Over time, this divergence creates not just economic inequality, but social distance. Shared experiences begin to fade. The collective understanding of hardship becomes fragmented. And with that fragmentation comes a weakening of national cohesion. It is difficult to build a unified society when realities are so sharply divided.

So what can be done? First, there must be a deliberate focus on policies that directly support income stability. It is not enough to address inflation in abstract terms; there must be tangible measures that protect purchasing power – whether through wage adjustments, tax reliefs, or targeted subsidies that reach the intended beneficiaries.

Second, small and medium-scale enterprises must be strengthened. The middle class does not only consume; it produces. Supporting businesses with access to credit, stable energy, and predictable regulations can help restore some balance.

Third, there must be consistency in policy implementation.

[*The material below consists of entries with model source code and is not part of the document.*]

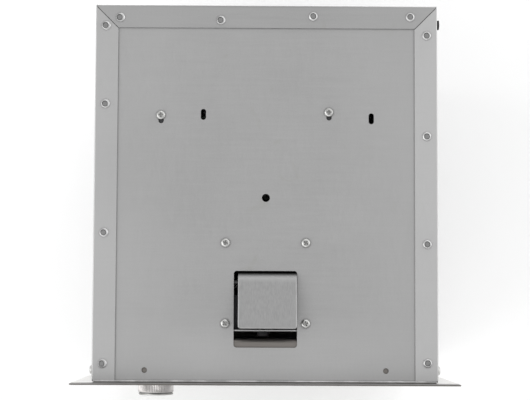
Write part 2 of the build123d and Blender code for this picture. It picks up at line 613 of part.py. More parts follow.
def key(x, z):
    """One metal key with a dished face and soft edges."""
    front, back = FACE - KEY_PROUD, FRONT + KEY_BACK
    cap = rounded_y(x, z, KEY_W, KEY_H, 2.0, front, back)
    cap = fillet(cap.faces().sort_by(Axis.Y)[0].edges(), 1.2)
    dish_r = 60.0
    return cap - Pos(x, front - dish_r + 0.6, z) * Sphere(dish_r)


def encoder_body():
    """The rotary encoder behind the fascia, its threaded bush through it and a nut in front."""
    body = rounded_y(DIAL_X, DIAL_Z, 26, 26, 3, FRONT, FRONT + 20)
    bush = rod_y(FACE - 4.5, FRONT, DIAL_X, DIAL_Z, 4.7)
    hexagon = upright(DIAL_X, FACE - 2.6, DIAL_Z) * RegularPolygon(7.5, 6)
    nut = extrude(hexagon, amount=2.6, dir=(0, 1, 0))
    bore = rod_y(FACE - 6, FRONT + 16, DIAL_X, DIAL_Z, 3.06)
    return body + bush + nut - bore


DIAL_BACK = FACE - 1.2
DIAL_FRONT = DIAL_BACK - DIAL_L


def selector_shaft():
    """The encoder's shaft, which turns and slides with the dial."""
    shaft = rod_y(DIAL_FRONT + 5, FRONT + 14, DIAL_X, DIAL_Z, 3.0)
    flat = block(DIAL_X - 4, DIAL_X + 4, DIAL_FRONT + 4, FACE - 5.3, DIAL_Z + 1.6, DIAL_Z + 4)
    return shaft - flat


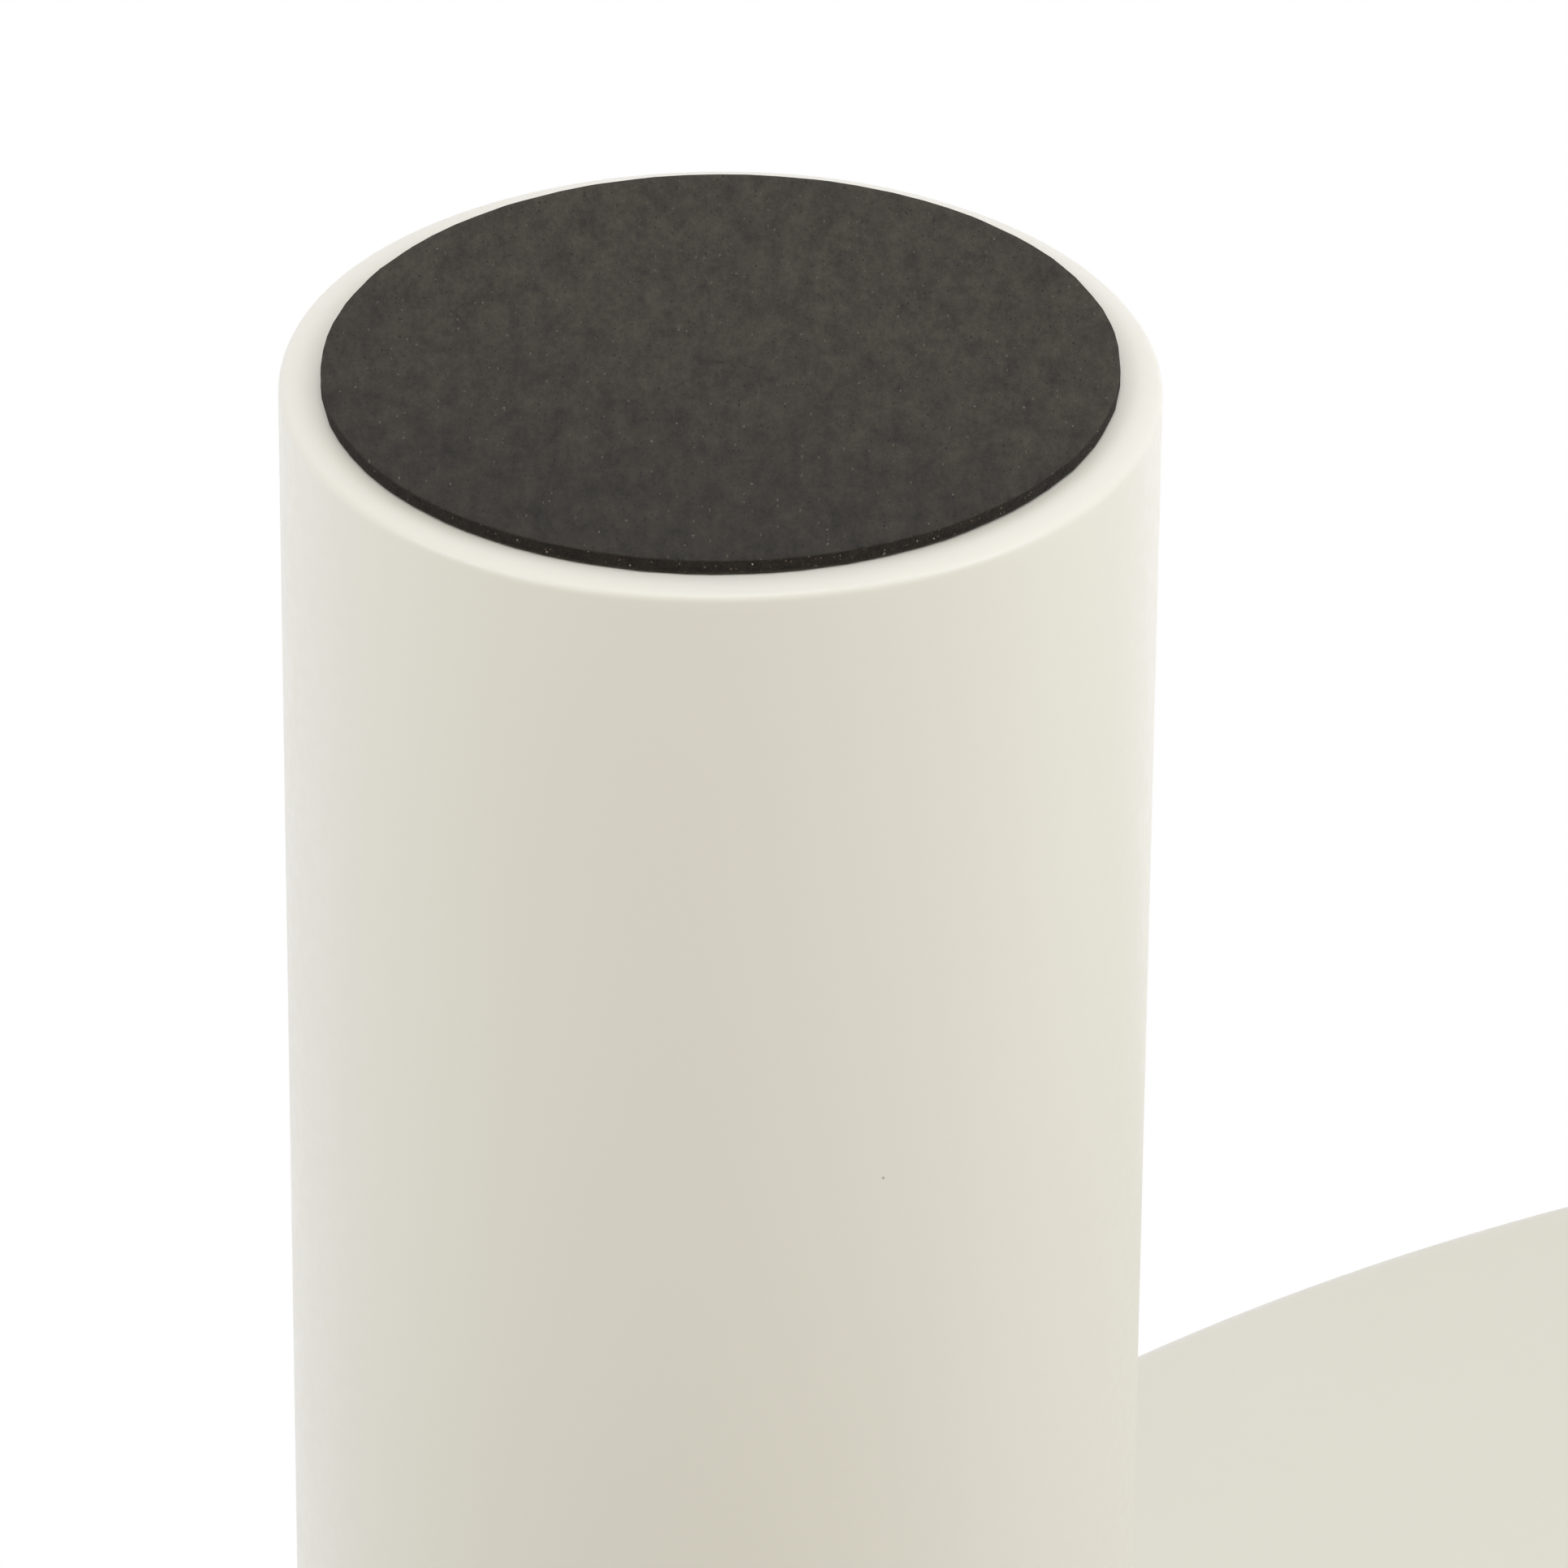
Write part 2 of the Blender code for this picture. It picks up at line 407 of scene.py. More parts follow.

Uncertainty is the enemy of planning. When individuals and businesses cannot predict the economic environment, they default to caution – and caution slows growth.

Finally, there is a need for honest communication. Citizens are more likely to endure hardship when they understand its purpose and trajectory. What erodes trust is not difficulty alone, but the absence of clarity.

 Still, beyond policy, there is a broader reflection to be made. A nation does not lose its middle class overnight. It happens gradually – through small adjustments, quiet compromises, and unspoken recalibrations of expectation. By the time it becomes obvious, the structure has already shifted.

Nigeria may not yet be a country without a middle class. But it is certainly becoming one where that class is no longer secure. And that should concern everyone… because when the middle disappears, what remains is not balance – but tension. Not stability – but strain.

And eventually, a question no nation can afford to ignore: who, exactly, is this economy working for?